They’re on the front line, battling blazes throughout our nation. Yet the traumatic calls can add up, leading many firefighters to deal with a fire within.
“As a first responder, we do see a lot of stuff and it does affect us,” Troy Holtorf, Phoenix Fire Department firefighter, said. “We’re the first ones to help a complete stranger but we’re the last ones to help ourselves.”
“We’re the first ones to help a complete stranger but we’re the last ones to help ourselves"
According to the National Fire Protection Association, in 2016, there were 69 firefighters who died while on the line of duty. In the same year, there were 99 firefighter suicides.
“As firefighters, we operate in darkness of the smoke a lot on fires but also the darkness of the world—the violence, the shootings, the school shootings, Las Vegas,” Nick Petrucci, retired Phoenix firefighter, said. “We really feel for those victims and those families. But if you always look back you’ll see a first responder, a police officer, a firefighter, EMT’s, medical people. So, we just believe we need an outlet because those things affect us, too. PTSD is a big thing. A lot of firefighter suicides, we lost four or five guys in the last five years, to suicide.”
It’s one of the reasons retired Phoenix firefighter Nick Petrucci formed a faith-based group for first responders 14 years ago. It’s called “Koinonia,” a Greek word meaning fellowship. Petrucci said he wanted a place for firefighters to be able to talk about the traumatic experiences they saw as first responders so that it doesn’t pile up in their minds.
It’s also a place for firefighters to talk about what’s going on in their personal lives.
“I think there’s a lot of hurting brothers and sisters on the fire department, many of whom we don’t know about,” Holtorf said. “I think firemen tend to keep things in, tend not to talk about it a whole lot. It’s our pride; it’s what we’re wired to do…I think you take enough hits, your armor gets some chinks in it and all of a sudden it wears you down mentally.”
The group started with a few buddies at Petrucci’s home. Petrucci said they were going through some things at the station and wanted to turn to their faith, reaching a point in their lives where they had nowhere else to go.
It’s transformed into a group of more than 180, meeting in different locations each week. Composed of mostly firefighters and other first responders, Petrucci hoped this group could be an outlet and a place for “brothers” to be real with another.

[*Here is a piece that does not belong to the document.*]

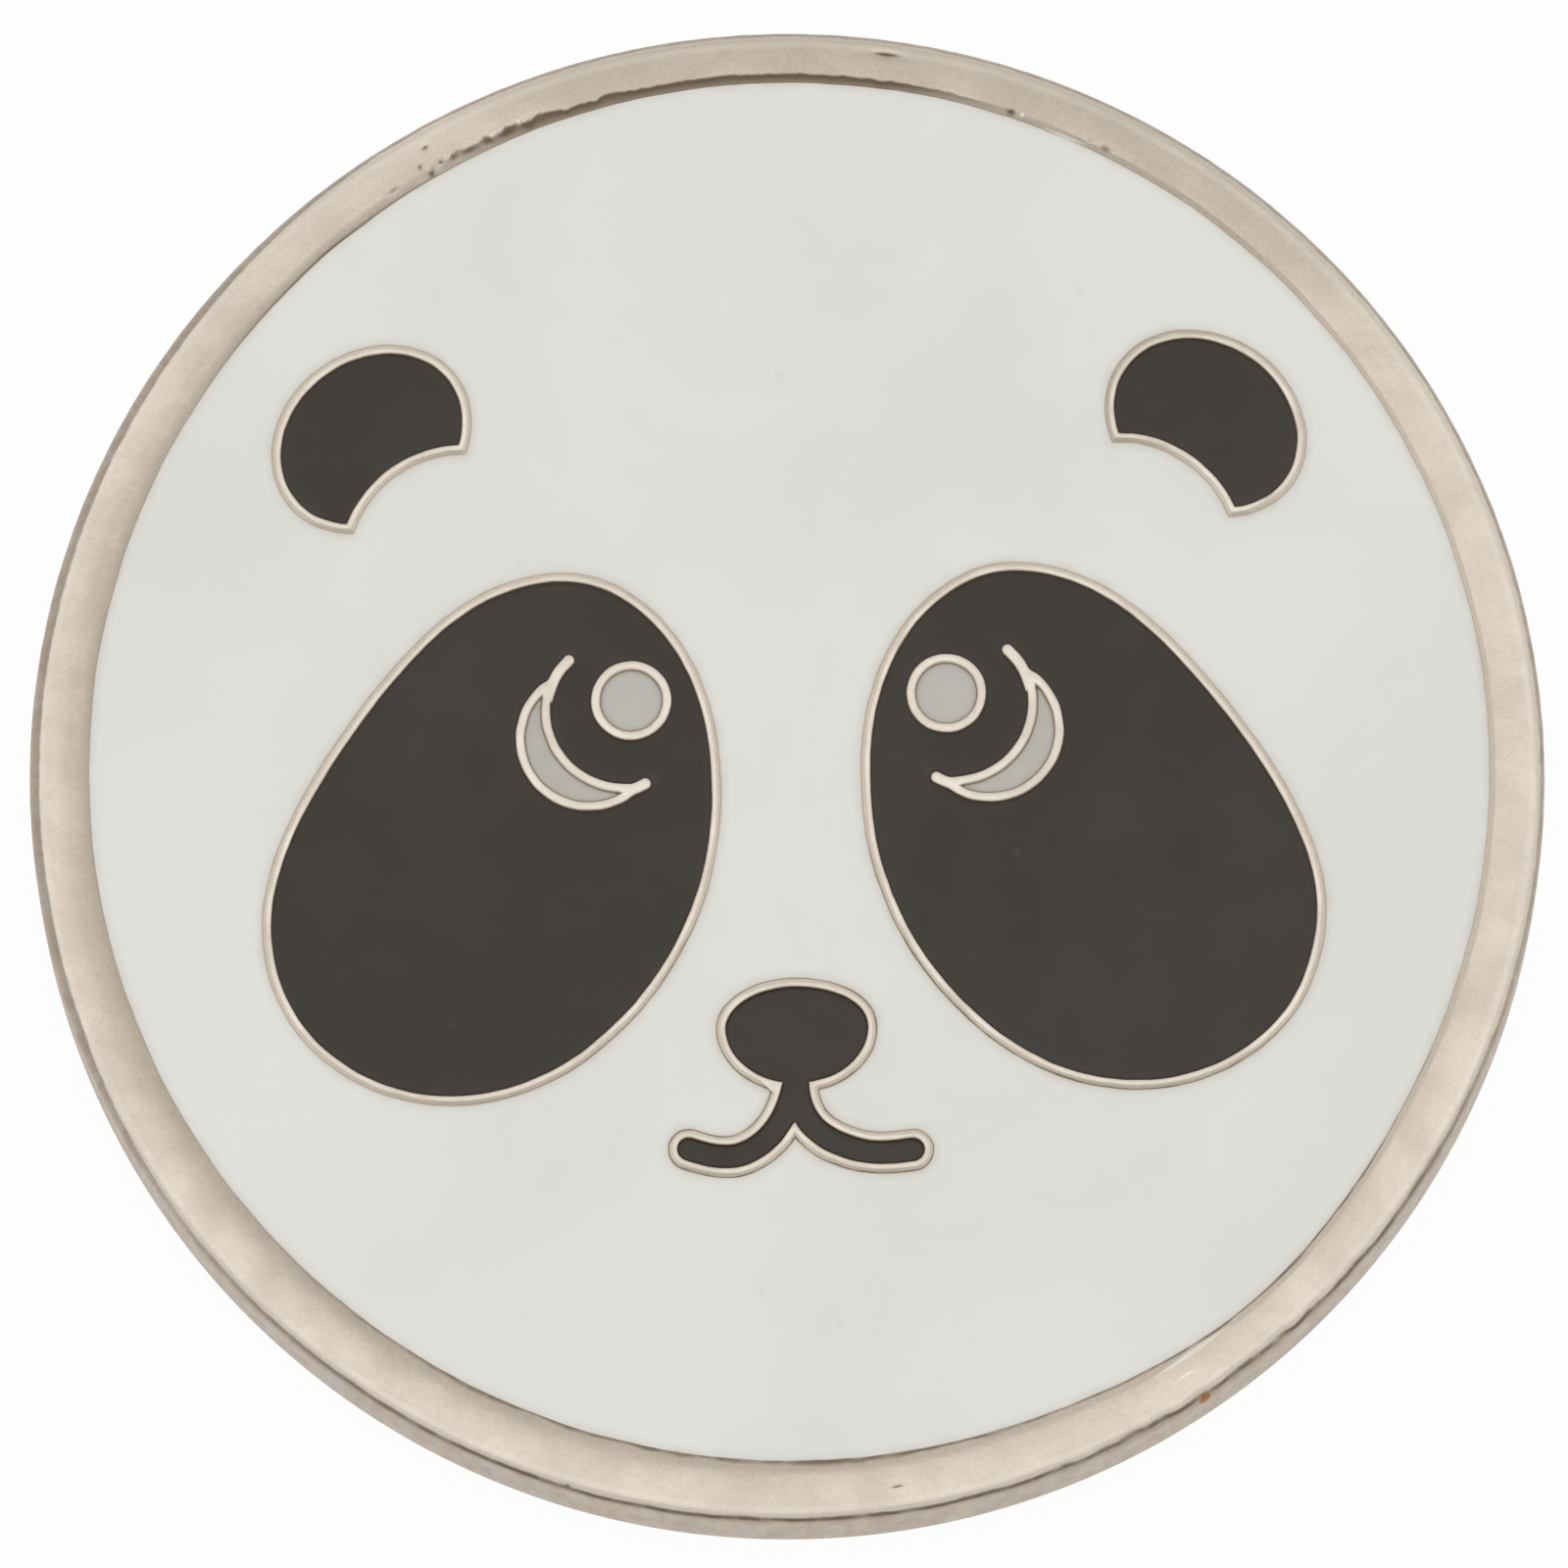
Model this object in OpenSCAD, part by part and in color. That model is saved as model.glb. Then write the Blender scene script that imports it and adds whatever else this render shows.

“We can come and be vulnerable with each other, we can be real, we sit and open God’s Word, look for our healing through God, and lift the name of Jesus up,” Petrucci said. “We have praise and worship. We do a lot more, too. We actually go out and serve the community. We have a trailer with event barbecues and any time a firefighter or police officer gets hurt or injured, we’ll go and do fundraisers for those events to help raise money for the families.”
Holtorf said some of the coping mechanisms firemen use are drugs, alcohol or substance abuse. The group hopes this can be a positive alternative to that, encouraging anyone to come as they are.
“I can go to my brothers, tell them what’s on my mind, there’s no judgmental things there,” said Jerry Witt, a retired Phoenix firefighter who’s struggled with PTSD after serving in Vietnam and then later as a firefighter. “We can pray together, we can talk Scripture together, and I can just be myself…We’ve laughed, we’ve cried… but that’s what I personally need and I think that’s what a lot of guys need. Instead of just man up, cowboy up—open up. Open up and be yourself.”
"We’ve laughed we’ve cried… but that’s what I personally need and I think that’s what a lot of guys need. Instead of just man up, cowboy up—open up.
With each call, firefighters turn out and suit up to protect them from the heat of the blaze. For this group, with each call, they relate that with putting on life saving spiritual armor to help protect them from the heat of each mental battle—turning to the Bible verse of Ephesians 6:13: "Therefore put on the full armor of God, so that when the day of evil comes, you may be able to stand your ground, and after you have done everything, to stand."
“We need protection,” Witt said. “We’re exposed to so much, it’s very important that we put on that armor that the fire service gives us. But, it’s more important that we put on the armor of God so we can’t be attacked. We’re attacked in so many different ways. When you have your armor on, God’s with you and you’re protected.”
“This group, we’ve learned our 9-1-1 is the good Lord—that’s who we call on"
Petrucci said this group means ‘everything’ to him. He’s seen lives impacted. He mentioned a firefighter, who had cancer and lived three years longer than expected, bring others to the group; and how even in this difficult time it brought his family together. He’s also seen marriages restored, as well.
Koinonia is even overseas, as firefighters on active duty are having Bible studies in Afghanistan.
“I think it’s the power of the mind,” Holtorf said. “If you’re constantly seeing things, all that stuff’s up in your brain, if you don’t get it out, you’ll cope with it in other ways and we’ve seen that with firemen. Suicide is definitely a real thing, especially with first responders. So, I’ve learned personally just to talk. Just be open, be honest.”
"That’s what these guys have all taught me—is hey you’re not alone. We’re all in this together.”